My complaint is this: this derivation was driven entirely by straightforward application of the 1-period accounting identity. There is no optimisation involved at any point during the derivation (the notion of transversality comes from optimisation theory). Very simply, the household sector has no choice with respect to this result, therefore it makes no sense to pretend that it is the result of microfoundations.

In other words, since the initial stock of household debt holdings ($b(0)$) is fixed, and the path of the primary surpluses was assumed to be exogenous (a crazy assumption, but standard for simple DSGE models), the future path of debt holdings ($b(t)$) is deterministic, and not the result of any optimisation result. This raises the obvious corollary: if household wealth is determined entirely by fiscal policy, in what sense does it even matter for the optimisation problem?

Correspondingly, there is no reason to believe that the condition must hold; it either holds or it does not. Since the nominal discount rate is quite often below the nominal growth rate of the economy, the expectation is that it will in general not hold.

I will return to the economic discussions in a later article (with less equations).

(c) Brian Romanchuk 2017


  1. I'm not keen to defend this kind of analysis, but isn't the optimisation point that: if b(t) > 0 in the limit, then households could increase utility simply by spending such extra amount today as reduces that limit to zero.

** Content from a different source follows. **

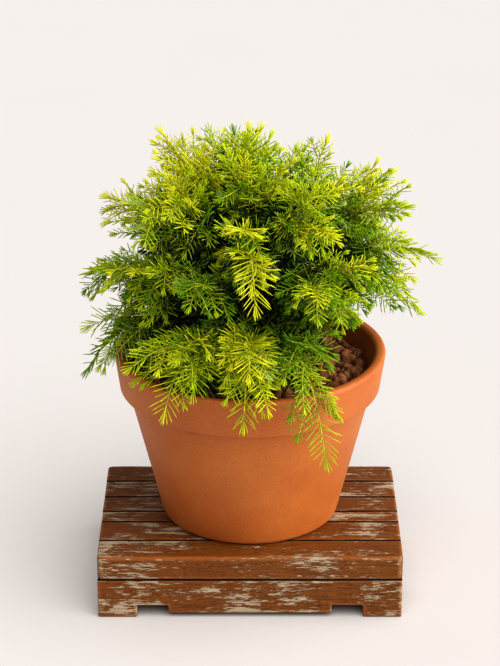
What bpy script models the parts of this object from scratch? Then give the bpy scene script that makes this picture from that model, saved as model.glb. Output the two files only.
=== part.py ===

    1. Sure, *one* household can do that. But in aggregate? Aggregate financial balances have to conform to the goverment's 1-period accounting identity. The DSGE modellers implicitly recognise this, although they certainly do their best to obfuscate the point. (The only real disclaimer that shows up is the question of the zero bound; money holdings can have whatever real interest rates you want, given sufficient deflation.)